With reports that there is no reliable data on inmates in our prisons, there is no way to track many of these criminals who are menacing the society. And we have seen the implications. According to Babatunde Kokumo, Edo commissioner of police, one of the inmates who escaped from Oko correctional centre in October last year, “ran back to his village on the same day, to kill the person who stood as a prosecution witness in the case that took him to the correctional centre.” There may be more of such cases not yet reported.

Sadly, the manner in which criminals now break down prison walls can be seen as a metaphor for the state of anomie in which we find ourselves. In Nigeria today, there is little difference between prison inmates and those of us that are ‘free’ because we have all been imprisoned by fear, insecurity, and an unjust social order.

Goodnight, Tony Uranta
For more than ten years that he served on THISDAY editorial board, I related very closely with the late Tony Ipriye Uranta (TIU), and I found in him a friend and brother. He was also very purposeful. From Pan Niger Delta Forum (PANDEF) to United Niger Delta Energy Development Security Strategy (UNDEDSS) and other groups involved in fighting for the Niger Delta, Uranta led from the front, until he developed health challenges a few years ago.

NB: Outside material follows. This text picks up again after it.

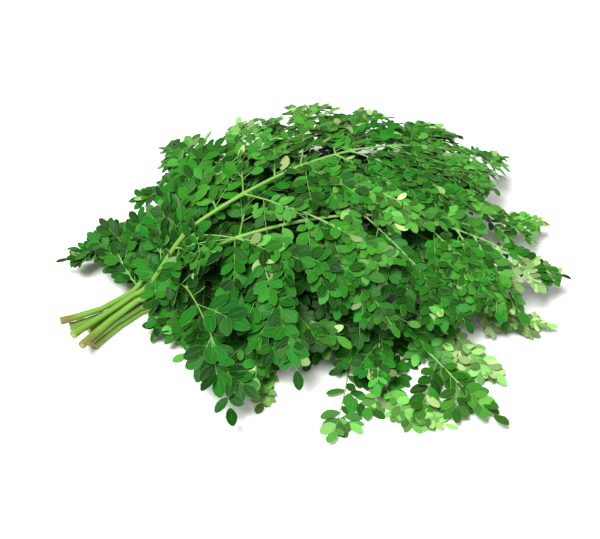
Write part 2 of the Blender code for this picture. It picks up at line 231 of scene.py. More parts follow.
fronds = (
    dict(name="frond_1", column=-1, row=0, cut=(0.062, -0.014, 0.0042), tip=(0.066, -0.160),
         arrive=-70, leave=29, first=0.080, pairs=4, pinna=0.115, spread=(73, 65), curl=(-36, 20),
         leaflet=0.019, age=0.55, younger=0.25, cutTone=0.5,
         extra=(),
         own={0: dict(reach=0.6, bend=-40, age=-0.3, sides=(0.6, 0.8)),
              2: dict(reach=1.08, size=0.8, age=-0.32),
              4: dict(reach=0.55),
              6: dict(reach=1.3, size=1.3, bare=0.25, sides=(0.42, 1)),
              8: dict(reach=1.1, size=1.15, bend=50, age=0.02, pale=0.3, sides=(0.55, 1))}),
    dict(name="frond_2", column=1, row=0, cut=(0.056, 0.024, 0.0050), tip=(-0.030, 0.148),
         arrive=76, leave=44, first=0.045, pairs=4, pinna=0.108, spread=(69, 88), curl=(10, -40),
         leaflet=0.015, age=0.70, younger=0.40, cutTone=0.2,
         extra=(),
         own={1: dict(size=1.1, age=0.25),
              3: dict(age=0.15)}),
    dict(name="frond_3", column=0, row=0, cut=(0.039, 0.000, 0.0045), tip=(0.162, -0.068),
         arrive=-24, leave=30, first=0.070, pairs=4, pinna=0.130, spread=(59, 65), curl=(10, 15),
         leaflet=0.018, age=0.62, younger=0.25, cutTone=0.3,
         extra=(),
         own={6: dict(reach=1.62, size=1.1, bend=8, age=-0.35, turned=0.35),
              8: dict(age=-0.40, turned=0.35, sides=(0.6, 1))}),
    dict(name="frond_4", column=-1, row=1, cut=(0.067, -0.014, 0.0120), tip=(0.112, -0.144),
         arrive=-52, leave=24, first=0.050, pairs=4, pinna=0.120, spread=(80, 68), curl=(-10, 20),
         leaflet=0.019, age=0.62, younger=0.20, cutTone=0.9,
         extra=((0.040, -1, 0.055),),
         own={0: dict(reach=0.75, sides=(0.6, 1)),
              4: dict(reach=0.7),
              8: dict(reach=1.15, size=1.35, age=0.22)}),
    dict(name="frond_5", column=1, row=1, cut=(0.067, 0.018, 0.0115), tip=(0.070, 0.168),
         arrive=48, leave=38, first=0.060, pairs=4, pinna=0.140, spread=(62, 62), curl=(15, 10),
         leaflet=0.015, age=0.66, younger=0.35, cutTone=0.0,
         extra=((0.020, 1, 0.075), (0.270, -1, 0.075), (0.300, -1, 0.075), (0.310, 1, 0.060),
                (0.335, -1, 0.070)),
         own={1: dict(pale=0.4),
              3: dict(pale=0.9),
              5: dict(pale=0.9),
              7: dict(pale=0.9),
              8: dict(reach=1.35, bend=-30, age=-0.2)}),
    dict(name="frond_6", column=0, row=1, cut=(0.057, 0.000, 0.0126), tip=(0.170, 0.038),
         arrive=8, leave=30, first=0.060, pairs=5, pinna=0.150, spread=(59, 65), curl=(10, 10),
         leaflet=0.018, age=0.70, younger=0.15, cutTone=0.4,
         extra=((0.030, -1, 0.055), (0.300, 1, 0.070)),
         own={0: dict(reach=1.1),
              2: dict(reach=1.3),
              8: dict(yellow=0.05),
              9: dict(reach=1.2),
              10: dict(age=-0.2, turned=0.35, yellow=0.2)}),
    dict(name="frond_7", column=1, row=2, cut=(0.074, 0.021, 0.0220), tip=(-0.094, 0.140),
         arrive=84, leave=44, first=0.052, pairs=3, pinna=0.104, spread=(62, 92), curl=(10, -45),
         leaflet=0.017, age=0.72, younger=0.30, cutTone=1.0,
         extra=((0.010, 1, 0.070, 97), (0.016, 1, 0.070), (0.034, 1, 0.045), (0.030, -1, 0.050)),
         own={1: dict(reach=0.95, age=0.15, sides=(0.7, 1)),
              3: dict(reach=0.8, age=0.1),
              5: dict(pale=0.4),
              6: dict(reach=1.25, age=-0.35)}),
    dict(name="frond_8", column=-1, row=2, cut=(0.077, -0.020, 0.0208), tip=(0.172, -0.028),
         arrive=-10, leave=4, first=0.038, pairs=5, pinna=0.155, spread=(68, 79), curl=(-22, 20),
         leaflet=0.020, age=0.84, younger=0.20, cutTone=0.7,
         extra=((0.022, 1, 0.045), (0.290, 1, 0.070), (0.325, -1, 0.085), (0.345, -1, 0.080)),
         own={0: dict(reach=0.97, size=1.50, age=0.08, sides=(0.62, 1), taper=0.42),
              6: dict(reach=1.3, bend=10),
              8: dict(reach=1.15),
              9: dict(reach=1.15),
              10: dict(age=0.1, turned=0.3)}),
    dict(name="frond_9", column=0, row=2, cut=(0.078, -0.009, 0.0275), tip=(0.145, 0.108),
         arrive=23, leave=20, first=0.060, pairs=5, pinna=0.175, spread=(54, 66), curl=(0, -5),
         leaflet=0.019, age=0.74, younger=0.12, cutTone=0.0,
         extra=((0.034, 1, 0.050), (0.046, 1, 0.060), (0.048, -1, 0.050), (0.098, 1, 0.110, 78),
                (0.165, 1, 0.115, 62), (0.195, -1, 0.060), (0.235, 1, 0.100), (0.238, -1, 0.070),
                (0.262, 1, 0.090), (0.270, -1, 0.070), (0.300, -1, 0.080), (0.306, 1, 0.085, 50),
                (0.325, -1, 0.085, 40), (0.335, 1, 0.080, 50), (0.345, -1, 0.065)),
         own={0: dict(bare=0.3),
              3: dict(pale=1.0),
              5: dict(reach=1.25, bend=8, pale=1.0),
              7: dict(reach=1.10, pale=1.0),
              9: dict(reach=1.25, bend=-25, pale=0.8),
              10: dict(bare=0.05)}),
)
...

Born in Opobo, Rivers State, on 7th December 1953, Uranta attended International School, Ibadan, Methodist Boys High School, Lagos, and University of Ibadan, where he obtained a first degree in economics. And for much of his adult life, he was involved in the struggle for justice and equity, not only for the people of the Niger Delta but also for the entire country. He was a worthy Nigerian patriot who will be greatly missed. May God comfort the family he left behind.